On July 22, Norwegian militant Anders Behring Breivik massacred 77 people in the name of an anti-Islamic revolution. — Photo by AFP

COPENHAGEN: As daylight broke on June 4, worshippers found a mosque in southern Denmark defaced with drawings of the Prophet Muhammad and slogans urging Muslims to "go home."

In late October, a dismembered pig was buried on the construction site of a planned mosque on the outskirts of Copenhagen.

Both acts were the work of the Danish Defence League, a year-old far-right group that claims it's not opposed to foreigners in general, just Muslims.

"We are not racists. We are not Nazis," insists Bo Vilbrand, the group's 24-year-old spokesman. As if to prove his point he says the Danish Defence League welcomes blacks and Jews.

The group and its larger English forebear represent a new crop of right-wing radicals who don't fit the mold of the boot-stomping, Jew-hating neo-Nazis. This movement claims its fight is against Islam, and uses crusader symbols instead of swastikas. It frames its mission as a cultural struggle, although opponents say it is little more than old-fashioned xenophobia hiding beneath anti-Islamic rhetoric.
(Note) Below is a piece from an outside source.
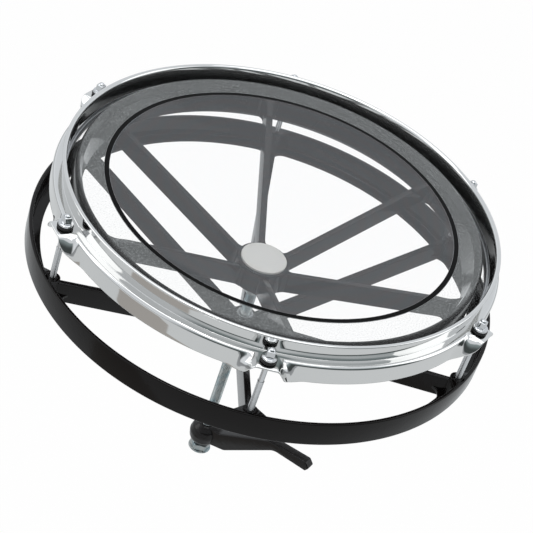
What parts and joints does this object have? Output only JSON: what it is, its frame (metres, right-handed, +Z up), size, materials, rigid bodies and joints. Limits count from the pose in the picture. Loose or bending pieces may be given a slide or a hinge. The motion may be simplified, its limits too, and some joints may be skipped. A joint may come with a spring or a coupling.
{
  "type": "rototom",
  "caption": "Rotating-tuned tom: clear head in a chrome hoop over two dished black cast frames on a threaded post, with a clamping lever at its foot.",
  "frame": {"origin": "centre of the post's foot", "axes": "+Z up the post through the head; +X towards one of the tension rods"},
  "size_m": [0.4156, 0.41, 0.3093],
  "materials": {
    "chrome_steel": "bright chrome plate",
    "zinc_steel": "bright zinc plate",
    "plain_steel": "plain steel",
    "black_paint": "gloss black paint over a casting",
    "black_nylon": "satin nylon",
    "grey_bush": "satin acetal",
    "cap_white": "satin off-white",
    "clear_film": "clear film with a hazy border outside a printed black ring"
  },
  "bodies": {
    "post": {"center_post": "zinc_steel", "retaining_ring": "plain_steel", "shoulder_nut": "zinc_steel", "thrust_washer": "zinc_steel", "spacer_washer": "zinc_steel", "flange_nut": "zinc_steel"},
    "drum": {"upper_frame": "black_paint", "thrust_bush": "grey_bush", "hub_cap": "cap_white", "head_film": "clear_film"},
    "cage": {"lower_frame": "black_paint", "thread_insert": "plain_steel", "counter_hoop": "chrome_steel", "flesh_hoop": "plain_steel", "rod_washer_1": "black_nylon", "rod_washer_2": "black_nylon", "rod_washer_3": "black_nylon", "rod_washer_4": "black_nylon", "rod_washer_5": "black_nylon", "rod_washer_6": "black_nylon"},
    "lever": {"clamp_lever": "black_paint"},
    "rod_1": {"tension_rod_1": "chrome_steel"},
    "rod_2": {"tension_rod_2": "chrome_steel"},
    "rod_3": {"tension_rod_3": "chrome_steel"},
    "rod_4": {"tension_rod_4": "chrome_steel"},
    "rod_5": {"tension_rod_5": "chrome_steel"},
    "rod_6": {"tension_rod_6": "chrome_steel"}
  },
  "joints": [
    {"name": "drum_spin", "type": "hinge", "parent": "post", "child": "drum", "pos_m": [0, 0, 0.2], "axis": [0, 0, 1], "range_deg": [-360, 360]},
    {"name": "cage_slide", "type": "slide", "parent": "drum", "child": "cage", "axis": [0, 0, 1], "range_m": [-0.0016, 0.0016]},
    {"name": "lever_spin", "type": "hinge", "parent": "post", "child": "lever", "pos_m": [0, 0, 0.025], "axis": [0, 0, 1], "range_deg": [-180, 180]},
    {"name": "rod_1_spin", "type": "hinge", "parent": "cage", "child": "rod_1", "pos_m": [0.1982, 0, 0.26], "axis": [0, 0, 1], "range_deg": [-180, 180]},
    {"name": "rod_2_spin", "type": "hinge", "parent": "cage", "child": "rod_2", "pos_m": [0.0991, 0.17165, 0.26], "axis": [0, 0, 1], "range_deg": [-180, 180]},
    {"name": "rod_3_spin", "type": "hinge", "parent": "cage", "child": "rod_3", "pos_m": [-0.0991, 0.17165, 0.26], "axis": [0, 0, 1], "range_deg": [-180, 180]},
    {"name": "rod_4_spin", "type": "hinge", "parent": "cage", "child": "rod_4", "pos_m": [-0.1982, 0, 0.26], "axis": [0, 0, 1], "range_deg": [-180, 180]},
    {"name": "rod_5_spin", "type": "hinge", "parent": "cage", "child": "rod_5", "pos_m": [-0.0991, -0.17165, 0.26], "axis": [0, 0, 1], "range_deg": [-180, 180]},
    {"name": "rod_6_spin", "type": "hinge", "parent": "cage", "child": "rod_6", "pos_m": [0.0991, -0.17165, 0.26], "axis": [0, 0, 1], "range_deg": [-180, 180]}
  ],
  "couplings": [
    {"joint": "cage_slide", "follows": "drum_spin", "m_per_rad": 0.00025266}
  ]
}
European authorities were just starting to consider the far-right, anti-Muslim movement's potential for violence when Norwegian militant Anders Behring Breivik took it to unimaginable extremes on July 22, massacring 77 people in the name of an anti-Islamic revolution.

"Oslo was an eye-opener," says Hajo Funke, an expert on European right-wing extremism at the Free University Berlin.

Norway's PST security service highlighted the rise of the anti-Islamic groups in its annual threat assessment in March, although chief analyst Jon Fitje says the movement in many ways remains uncharted.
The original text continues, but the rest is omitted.